++++ Recorded information ++++

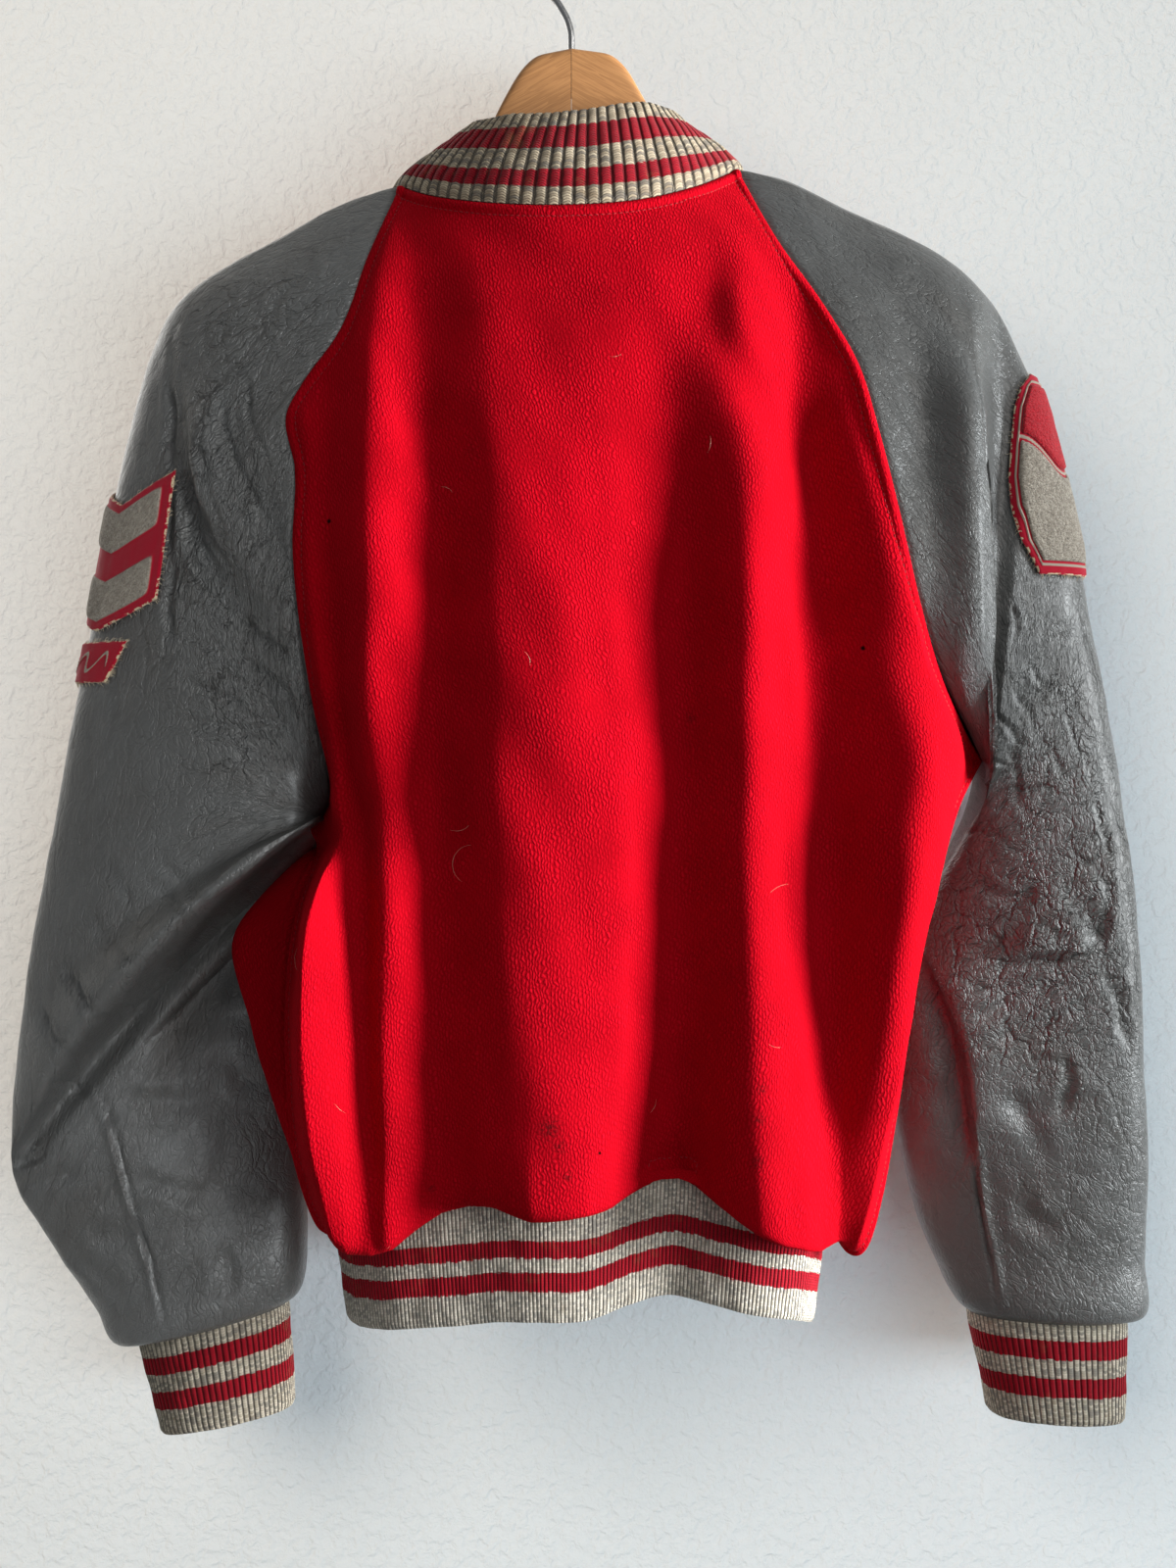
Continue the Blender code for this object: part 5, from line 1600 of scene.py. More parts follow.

++++
++++ Recorded information ++++

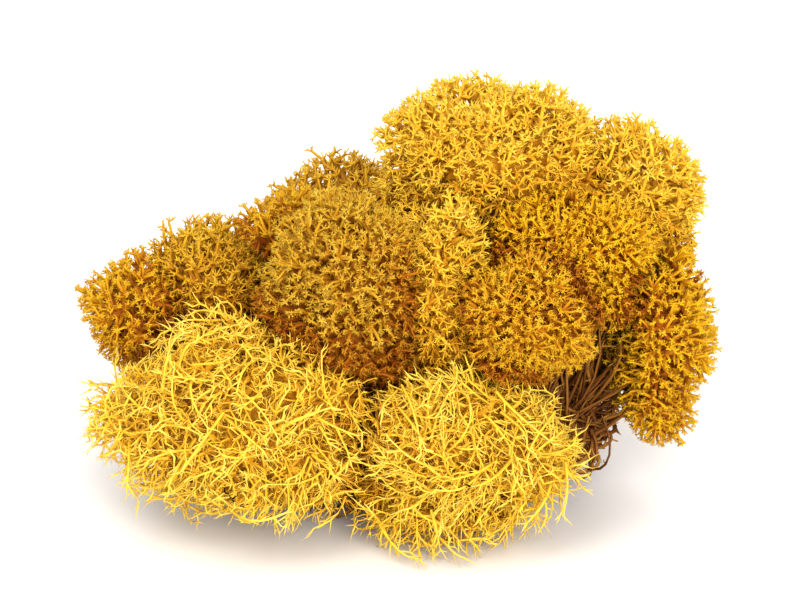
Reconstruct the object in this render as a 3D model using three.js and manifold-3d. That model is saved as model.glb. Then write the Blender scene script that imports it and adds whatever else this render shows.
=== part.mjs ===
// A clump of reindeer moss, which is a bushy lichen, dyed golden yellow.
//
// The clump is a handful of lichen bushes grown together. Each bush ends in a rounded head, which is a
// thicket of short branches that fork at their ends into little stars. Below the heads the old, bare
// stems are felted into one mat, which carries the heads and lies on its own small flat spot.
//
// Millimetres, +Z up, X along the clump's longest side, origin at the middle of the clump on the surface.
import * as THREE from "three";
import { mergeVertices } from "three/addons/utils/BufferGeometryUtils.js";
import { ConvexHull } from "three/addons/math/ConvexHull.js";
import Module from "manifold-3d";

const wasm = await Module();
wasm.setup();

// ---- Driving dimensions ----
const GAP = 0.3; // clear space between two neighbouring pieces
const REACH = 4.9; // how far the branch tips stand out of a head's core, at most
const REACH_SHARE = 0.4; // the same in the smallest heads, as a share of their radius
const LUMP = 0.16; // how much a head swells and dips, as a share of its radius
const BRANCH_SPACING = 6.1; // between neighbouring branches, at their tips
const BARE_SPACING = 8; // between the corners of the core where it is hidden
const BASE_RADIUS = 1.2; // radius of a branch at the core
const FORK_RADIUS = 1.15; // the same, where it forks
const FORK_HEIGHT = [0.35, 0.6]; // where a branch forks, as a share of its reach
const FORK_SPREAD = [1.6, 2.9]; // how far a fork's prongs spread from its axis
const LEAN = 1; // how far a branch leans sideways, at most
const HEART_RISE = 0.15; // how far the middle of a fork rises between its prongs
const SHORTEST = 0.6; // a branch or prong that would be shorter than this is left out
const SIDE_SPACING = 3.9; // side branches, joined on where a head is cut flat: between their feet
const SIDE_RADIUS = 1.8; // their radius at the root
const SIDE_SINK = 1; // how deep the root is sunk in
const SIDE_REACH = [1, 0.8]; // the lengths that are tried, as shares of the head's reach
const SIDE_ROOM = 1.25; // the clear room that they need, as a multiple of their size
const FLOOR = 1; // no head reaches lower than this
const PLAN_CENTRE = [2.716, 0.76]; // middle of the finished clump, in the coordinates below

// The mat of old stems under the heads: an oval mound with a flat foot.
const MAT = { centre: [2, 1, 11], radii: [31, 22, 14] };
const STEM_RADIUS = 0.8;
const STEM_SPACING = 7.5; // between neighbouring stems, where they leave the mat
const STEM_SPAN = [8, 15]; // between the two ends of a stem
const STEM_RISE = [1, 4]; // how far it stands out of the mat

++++
++++ Recorded information ++++

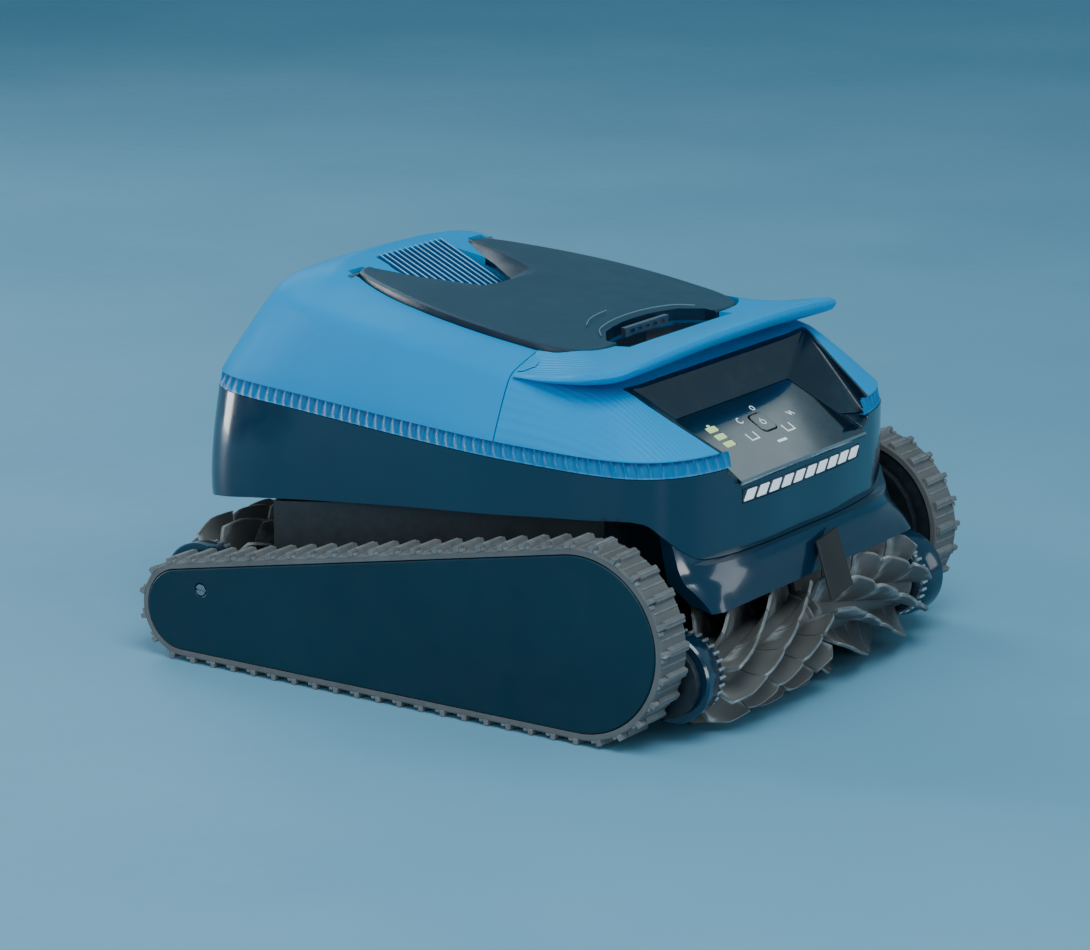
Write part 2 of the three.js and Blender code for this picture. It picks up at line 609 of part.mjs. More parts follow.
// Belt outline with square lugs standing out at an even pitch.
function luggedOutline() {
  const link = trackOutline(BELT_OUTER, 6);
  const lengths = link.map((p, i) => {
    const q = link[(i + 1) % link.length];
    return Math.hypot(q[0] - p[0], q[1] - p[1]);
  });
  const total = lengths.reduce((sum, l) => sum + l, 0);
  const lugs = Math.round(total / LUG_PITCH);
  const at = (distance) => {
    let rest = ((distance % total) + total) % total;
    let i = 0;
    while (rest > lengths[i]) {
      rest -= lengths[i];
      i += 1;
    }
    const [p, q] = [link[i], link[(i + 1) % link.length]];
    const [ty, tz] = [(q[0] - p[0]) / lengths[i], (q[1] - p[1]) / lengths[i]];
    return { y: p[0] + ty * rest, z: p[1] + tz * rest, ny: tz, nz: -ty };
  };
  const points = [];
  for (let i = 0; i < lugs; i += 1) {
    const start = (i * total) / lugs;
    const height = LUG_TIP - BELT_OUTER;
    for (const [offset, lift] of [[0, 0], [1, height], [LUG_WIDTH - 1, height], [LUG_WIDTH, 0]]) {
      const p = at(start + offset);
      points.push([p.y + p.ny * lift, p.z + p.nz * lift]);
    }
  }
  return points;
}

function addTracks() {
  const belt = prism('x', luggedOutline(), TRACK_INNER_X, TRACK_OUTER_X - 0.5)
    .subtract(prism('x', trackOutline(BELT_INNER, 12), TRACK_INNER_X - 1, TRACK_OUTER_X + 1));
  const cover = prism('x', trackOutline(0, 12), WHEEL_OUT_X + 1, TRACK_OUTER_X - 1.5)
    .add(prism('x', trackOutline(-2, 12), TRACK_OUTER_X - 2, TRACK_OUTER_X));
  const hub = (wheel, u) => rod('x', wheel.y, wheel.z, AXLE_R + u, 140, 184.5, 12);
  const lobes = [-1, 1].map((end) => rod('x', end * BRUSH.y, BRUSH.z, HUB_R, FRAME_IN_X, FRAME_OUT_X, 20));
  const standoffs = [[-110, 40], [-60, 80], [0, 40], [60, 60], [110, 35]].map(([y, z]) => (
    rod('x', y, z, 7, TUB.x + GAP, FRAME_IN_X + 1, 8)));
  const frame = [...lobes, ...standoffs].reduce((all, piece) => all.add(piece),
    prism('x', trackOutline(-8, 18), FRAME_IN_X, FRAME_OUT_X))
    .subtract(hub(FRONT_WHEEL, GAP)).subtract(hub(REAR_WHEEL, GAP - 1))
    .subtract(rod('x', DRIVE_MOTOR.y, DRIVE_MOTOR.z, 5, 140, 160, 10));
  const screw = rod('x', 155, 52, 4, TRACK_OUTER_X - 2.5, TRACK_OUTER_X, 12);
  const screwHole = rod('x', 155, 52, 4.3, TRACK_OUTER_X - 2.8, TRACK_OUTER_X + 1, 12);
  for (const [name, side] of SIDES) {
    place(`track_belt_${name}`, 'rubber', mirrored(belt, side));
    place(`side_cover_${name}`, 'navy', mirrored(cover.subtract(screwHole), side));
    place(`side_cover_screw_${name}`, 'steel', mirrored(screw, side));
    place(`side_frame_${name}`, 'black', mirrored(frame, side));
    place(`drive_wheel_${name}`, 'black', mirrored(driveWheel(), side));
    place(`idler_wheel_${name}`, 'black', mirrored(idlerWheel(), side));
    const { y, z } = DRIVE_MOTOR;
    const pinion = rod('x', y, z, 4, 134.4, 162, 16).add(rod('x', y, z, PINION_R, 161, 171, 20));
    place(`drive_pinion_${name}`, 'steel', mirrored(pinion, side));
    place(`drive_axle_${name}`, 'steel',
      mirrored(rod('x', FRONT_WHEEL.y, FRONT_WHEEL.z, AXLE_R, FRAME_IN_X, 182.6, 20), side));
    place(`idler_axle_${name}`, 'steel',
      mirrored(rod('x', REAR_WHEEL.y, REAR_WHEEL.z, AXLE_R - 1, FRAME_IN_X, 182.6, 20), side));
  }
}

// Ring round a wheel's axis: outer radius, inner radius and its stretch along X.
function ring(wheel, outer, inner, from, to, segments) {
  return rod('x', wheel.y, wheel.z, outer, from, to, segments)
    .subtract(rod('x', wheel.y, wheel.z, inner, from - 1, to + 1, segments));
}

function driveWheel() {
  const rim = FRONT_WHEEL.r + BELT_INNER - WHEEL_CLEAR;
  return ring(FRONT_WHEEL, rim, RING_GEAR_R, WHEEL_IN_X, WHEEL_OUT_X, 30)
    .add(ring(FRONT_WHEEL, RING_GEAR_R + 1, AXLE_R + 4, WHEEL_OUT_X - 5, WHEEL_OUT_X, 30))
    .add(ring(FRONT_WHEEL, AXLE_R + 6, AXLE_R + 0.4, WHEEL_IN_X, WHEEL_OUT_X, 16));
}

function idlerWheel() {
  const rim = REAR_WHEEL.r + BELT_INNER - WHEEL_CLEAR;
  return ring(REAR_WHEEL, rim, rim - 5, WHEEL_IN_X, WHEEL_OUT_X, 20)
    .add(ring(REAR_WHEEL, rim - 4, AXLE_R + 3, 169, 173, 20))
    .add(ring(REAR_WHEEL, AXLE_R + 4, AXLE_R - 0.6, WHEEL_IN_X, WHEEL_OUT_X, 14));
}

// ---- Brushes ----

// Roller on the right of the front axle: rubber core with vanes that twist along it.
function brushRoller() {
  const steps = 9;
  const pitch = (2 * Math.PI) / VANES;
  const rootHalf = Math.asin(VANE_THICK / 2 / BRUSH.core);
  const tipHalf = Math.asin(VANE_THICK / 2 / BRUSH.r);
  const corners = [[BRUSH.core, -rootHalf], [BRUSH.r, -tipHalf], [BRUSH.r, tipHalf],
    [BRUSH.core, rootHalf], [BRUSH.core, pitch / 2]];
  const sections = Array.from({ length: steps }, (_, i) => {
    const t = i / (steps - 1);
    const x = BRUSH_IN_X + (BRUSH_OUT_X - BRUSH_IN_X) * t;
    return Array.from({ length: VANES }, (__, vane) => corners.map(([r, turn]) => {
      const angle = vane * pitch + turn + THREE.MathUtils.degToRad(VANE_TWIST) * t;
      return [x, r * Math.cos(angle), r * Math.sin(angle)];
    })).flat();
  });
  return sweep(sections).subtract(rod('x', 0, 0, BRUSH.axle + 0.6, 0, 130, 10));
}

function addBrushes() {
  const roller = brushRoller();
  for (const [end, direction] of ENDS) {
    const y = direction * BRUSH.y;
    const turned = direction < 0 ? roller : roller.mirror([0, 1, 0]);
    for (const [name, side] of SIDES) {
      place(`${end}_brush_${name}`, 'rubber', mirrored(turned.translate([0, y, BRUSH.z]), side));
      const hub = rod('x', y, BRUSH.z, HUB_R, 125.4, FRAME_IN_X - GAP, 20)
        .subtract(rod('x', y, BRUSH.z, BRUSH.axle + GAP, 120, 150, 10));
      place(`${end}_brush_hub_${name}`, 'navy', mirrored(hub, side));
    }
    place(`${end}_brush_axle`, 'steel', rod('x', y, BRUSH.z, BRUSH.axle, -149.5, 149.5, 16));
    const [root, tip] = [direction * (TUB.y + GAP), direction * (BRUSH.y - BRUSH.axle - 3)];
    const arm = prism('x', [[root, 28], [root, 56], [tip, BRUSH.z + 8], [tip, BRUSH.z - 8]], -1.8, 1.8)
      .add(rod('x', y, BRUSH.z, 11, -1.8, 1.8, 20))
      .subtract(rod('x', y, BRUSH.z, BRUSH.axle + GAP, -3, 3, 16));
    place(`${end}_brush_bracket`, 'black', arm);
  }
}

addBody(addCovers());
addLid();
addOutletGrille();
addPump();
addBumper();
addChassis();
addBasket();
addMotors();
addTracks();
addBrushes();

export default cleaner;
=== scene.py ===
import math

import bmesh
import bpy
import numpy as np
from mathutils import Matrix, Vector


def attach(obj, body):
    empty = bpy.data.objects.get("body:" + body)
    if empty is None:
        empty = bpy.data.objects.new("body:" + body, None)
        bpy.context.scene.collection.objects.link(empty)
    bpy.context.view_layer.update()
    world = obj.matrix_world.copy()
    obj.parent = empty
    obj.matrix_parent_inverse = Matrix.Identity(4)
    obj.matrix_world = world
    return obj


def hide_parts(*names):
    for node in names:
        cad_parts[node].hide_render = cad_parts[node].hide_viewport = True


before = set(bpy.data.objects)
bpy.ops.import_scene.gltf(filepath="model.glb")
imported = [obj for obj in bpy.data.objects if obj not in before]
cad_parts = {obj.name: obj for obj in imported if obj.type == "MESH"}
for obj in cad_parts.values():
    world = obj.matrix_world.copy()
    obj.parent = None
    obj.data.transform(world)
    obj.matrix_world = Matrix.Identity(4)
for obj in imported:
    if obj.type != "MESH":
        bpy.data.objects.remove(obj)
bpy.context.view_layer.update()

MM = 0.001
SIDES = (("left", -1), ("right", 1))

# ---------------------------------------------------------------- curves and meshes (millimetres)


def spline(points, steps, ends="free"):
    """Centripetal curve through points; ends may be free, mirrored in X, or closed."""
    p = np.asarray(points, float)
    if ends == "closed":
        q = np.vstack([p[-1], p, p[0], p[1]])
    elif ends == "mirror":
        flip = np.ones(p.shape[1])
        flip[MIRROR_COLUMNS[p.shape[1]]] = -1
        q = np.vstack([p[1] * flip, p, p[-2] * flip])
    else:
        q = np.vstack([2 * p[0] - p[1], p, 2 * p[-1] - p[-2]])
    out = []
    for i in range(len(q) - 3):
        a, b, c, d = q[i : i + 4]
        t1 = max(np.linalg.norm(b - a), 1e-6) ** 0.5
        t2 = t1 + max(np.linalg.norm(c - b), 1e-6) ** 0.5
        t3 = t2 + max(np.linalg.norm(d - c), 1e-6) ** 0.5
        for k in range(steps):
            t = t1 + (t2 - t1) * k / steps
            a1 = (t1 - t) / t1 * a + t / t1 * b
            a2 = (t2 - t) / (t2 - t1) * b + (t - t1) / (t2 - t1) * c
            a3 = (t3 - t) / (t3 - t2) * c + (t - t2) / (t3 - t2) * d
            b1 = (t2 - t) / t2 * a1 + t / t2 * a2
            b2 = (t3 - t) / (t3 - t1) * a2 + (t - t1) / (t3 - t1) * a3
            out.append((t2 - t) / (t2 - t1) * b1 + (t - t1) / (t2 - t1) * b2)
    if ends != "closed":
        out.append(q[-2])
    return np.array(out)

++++

Task directions:
Each line from the line containing "obj.data.transform(world)" through the line containing "and meshes (millimetres)" is to be transcribed exactly, and no other line.

The output:
    obj.data.transform(world)
    obj.matrix_world = Matrix.Identity(4)
for obj in imported:
    if obj.type != "MESH":
        bpy.data.objects.remove(obj)
bpy.context.view_layer.update()

MM = 0.001
SIDES = (("left", -1), ("right", 1))

# ---------------------------------------------------------------- curves and meshes (millimetres)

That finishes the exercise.